Author Spotlight: Carrie Vaughn

Hi Carrie! Thanks for taking the time to chat with us about your latest story with us, “Harry and Marlow Meet the Founder of the Aetherian Revolution”! First off, this story is less an adventure story and more of a thriller. What can you tell us about where this particular narrative came from?

This was actually the first Harry and Marlowe story I finished and sent off. It originally appeared in John Joseph Adams’ anthology The Mad Scientists Guide to World Domination. By the time I wrote this one, I had a bunch of rough drafts and notes about these characters, building up their world and trying to figure out what to do with them. The anthology gave me a chance to focus my efforts and come up with a story that introduced both the characters and the background of the world while still offering a fun read. Going back to the Victorian pulp roots of steampunk means that it’s really no holds barred — I can come up with all kinds of crazy adventures, and build them around the lady adventurer I’d always wanted to tell stories about.

As a whole, the Harry and Marlowe stories are about how this alien technology is changing humanity. That idea becomes very literal here.

This story introduces us to the secluded Ernest Carlisle, who was one of the principle architects of the Aetherian revolution that really forms this world, and it was fun to see you take on a sort of Mad Scientist trope. How do you see Carlisle justifying what he’s done?

Carlisle uses the justification that most mad scientists seem to put forward: They’re trying to make humanity better. The world will be a better place when they’re finished with it. They become so invested that any cost — even human lives — seems justified. But like Frankenstein and Moreau before him, he loses sight of what “humanity” and “better” actually mean. Also, to borrow the famous line from Jurassic Park: He spent so much time figuring out if he could, he didn’t stop to think if he should.

In an earlier interview, we chatted about how you inserted H.G. Wells into the story, but I’d be interested in hearing your take on how War of the Worlds impacted this series of stories that you’ve been telling.

In some ways this all started with War of the Worlds.
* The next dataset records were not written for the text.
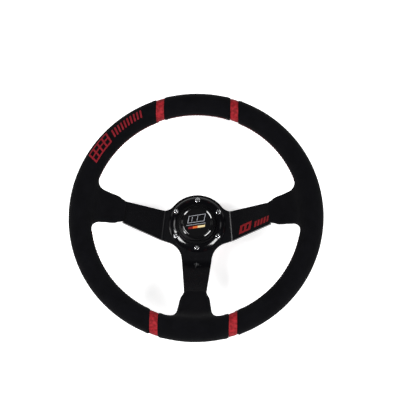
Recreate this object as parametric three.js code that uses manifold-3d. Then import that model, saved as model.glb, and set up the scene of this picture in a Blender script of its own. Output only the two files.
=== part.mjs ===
// Deep-dish three-spoke steering wheel on a ball-lock quick-release coupler.
//
// Millimetres. +Z runs along the steering axis towards the driver, +Y points to twelve o'clock
// and +X to the driver's right. The origin is on the axis, on the column hub's lowest face.
// The wheel lies on its back: column hub at the bottom, coupler above it, then the hub plate,
// the horn button in its middle, and the grip ring highest of all.

import * as THREE from 'three';
import { mergeVertices } from 'three/addons/utils/BufferGeometryUtils.js';
import Module from 'manifold-3d';

const wasm = await Module();
wasm.setup();

// ---------------------------------------------------------------- driving dimensions

const GAP = 0.3; // clearance kept between pieces that rest on each other

// grip ring
const RIM_RADIUS = 159.6; // axis to the middle of the grip tube
const GRIP_RADIUS = 15.4; // suede outside
const COVER_THICKNESS = 1.6; // suede with its thin backing
const BAND_RADIUS = 14.7; // red bands lie a little below the suede
const HOOP_RADIUS = 5; // steel hoop inside the foam
const BAND_NEAR_X = 47; // each band lies between two planes across X
const BAND_FAR_X = 57.4;
const RING_STEPS = 40;
const TUBE_SIDES = 12;
const HOOP_SIDES = 6;

// spoke frame
const PLATE_BACK = 50;
const PLATE_THICKNESS = 4;
const PLATE_FRONT = PLATE_BACK + PLATE_THICKNESS;
const PLATE_MIDDLE = PLATE_BACK + PLATE_THICKNESS / 2;
const RIM_HEIGHT = PLATE_FRONT + 67.8; // middle of the grip tube
const HUB_RADIUS = 44.6;
const HUB_BORE = 27;
const SIDE_SPOKE_ANGLE = THREE.MathUtils.degToRad(5.3); // side spokes point a little upwards
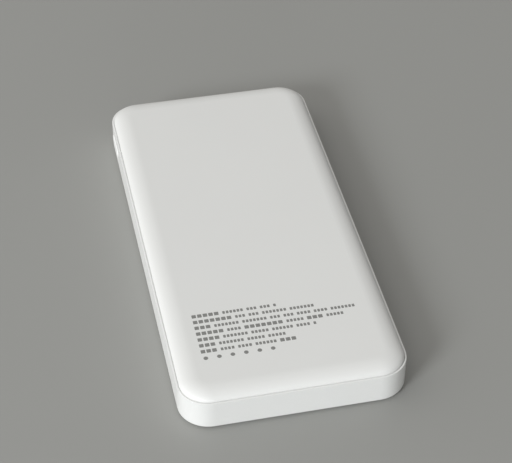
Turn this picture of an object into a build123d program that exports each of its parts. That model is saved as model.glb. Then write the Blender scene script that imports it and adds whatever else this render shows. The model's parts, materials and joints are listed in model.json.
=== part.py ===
from build123d import *
import os

# Slim pocket power bank: a straight-walled base tray and a crowned cover around one pouch cell
# and one board. Millimetres. X is the width, Y the length, Z the thickness; the ports are in the
# +Y end, the power button is on the -X wall, and the origin is the middle of the bottom face.

# Case
WIDTH = 70.0
LENGTH = 148.0
THICKNESS = 13.0
CORNER_R = 9.5  # plan radius of the tray's corners
TRAY_H = 10.6  # bottom face to the tray's rim
TRAY_WALL = 2.0
FLOOR = 1.6
BASE_TURN = 2.5  # how far in from the walls the bottom face starts
BASE_RISE = 1.2  # how far up the walls start
LIP = 0.55  # thickness of the rim that stands around the cover
LIP_EDGE_R = 0.1
LEDGE_Z = 9.4  # the cover's skirt stands on this ledge
SEAM_GAP = 0.11  # between the rim and the cover's skirt
COVER_WALL = 1.6
SHOULDER = 5.9  # how far in from the skirt the crown reaches its level top
SHOULDER_Z = 10.7  # where the skirt starts to curve in
ROOT = 0.4  # how deep a rib or boss is buried in the wall that it grows from

# Snap hooks on the cover, and the pockets in the tray's walls that their beads click into
HOOK_LENGTH = 6.0
HOOK_T = 1.0
HOOK_LOW = 7.3
HOOK_HEAD = 11.4
HOOK_GAP = 0.1
BEAD = 0.45
SIDE_HOOKS_Y = (-52.0, -18.0, 16.0, 36.0)
END_HOOKS_X = (-18.0, 18.0)

# Receptacles: (width, height, depth) of each shell, all centred on one height
PORT_Z = 5.55
PORT_RECESS = 0.4  # from the end wall's outer face to the shells' faces
PORT_GAP = 0.2  # between a shell and its hole in the wall
LEAD_IN = 0.35
USB_A = (13.1, 5.72, 14.0)
USB_A_X = (-20.8, 20.8)
USB_A_SHEET = 0.3
MICRO = (7.5, 2.6, 5.6)
MICRO_X = -7.0
MICRO_SHEET = 0.25
MICRO_CUT = 1.0  # the cut-off lower corners of the D shape
USB_C = (8.94, 3.26, 7.6)
USB_C_X = 6.7
USB_C_SHEET = 0.28

# Main board
BOARD_T = 1.0
BOARD_TOP = 4.6
BOARD_X = 31.5
BOARD_BACK = 42.8
BOARD_FRONT = 71.6
BOARD_CORNER = 3.7
NOTCH_GAP = 0.12
SCREWS = ((-23.5, 46.6), (27.0, 46.6))
SCREW_R = 0.8
SCREW_HEAD_R = 1.6
SCREW_HEAD_T = 0.9
SCREW_LENGTH = 3.4
BOSS_R = 2.4

# Pouch cell: width, length, thickness
CELL = (61.0, 106.0, 9.0)
CELL_BACK = -69.5
CELL_CORNER = 4.0
CELL_EDGE_R = 2.4
PAD_T = 0.2  # adhesive strips under the cell
SEAL = (4.0, 0.4)  # depth and thickness of the pouch's end seal
LEAD_R = 0.65

# Power button and tact switch
BUTTON_Y = 58.4
BUTTON_CAP = (11.0, 3.2)  # along the wall, height
BUTTON_PROUD = 0.25
BUTTON_GAP = 0.12
FLANGE = (12.0, 4.6, 0.8)  # along the wall, height, thickness
REST_GAP = 0.03
SWITCH_FRONT = -30.0
SWITCH = (1.8, 4.7, 3.0)  # depth, length, height of the housing
SWITCH_SHEET = 0.2
PLUNGER = (2.8, 1.2)  # along the wall, height
PLUNGER_Z = 6.0
PLUNGER_OUT = 1.3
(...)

But it’s War of the Worlds through the lens of the Roswell crash story. One of the great urban legends of the twentieth century is how the government secretly reverse-engineered technology from the supposed crash of an alien craft in New Mexico. What I did to build the background of the Harry and Marlowe worlds was smoosh that story up against War of the Worlds, and have the Victorians reverse-engineer technology from the wreckage of an alien craft crash landing Surrey. In this world, H.G. Wells still writes War of the Worlds pretty much exactly as he does — it just has a much different metaphorical meaning in his world.

Do you see your stories as straight-up steampunk, or science fiction in the manner of Wells and other, similar authors? How do you distinguish the two?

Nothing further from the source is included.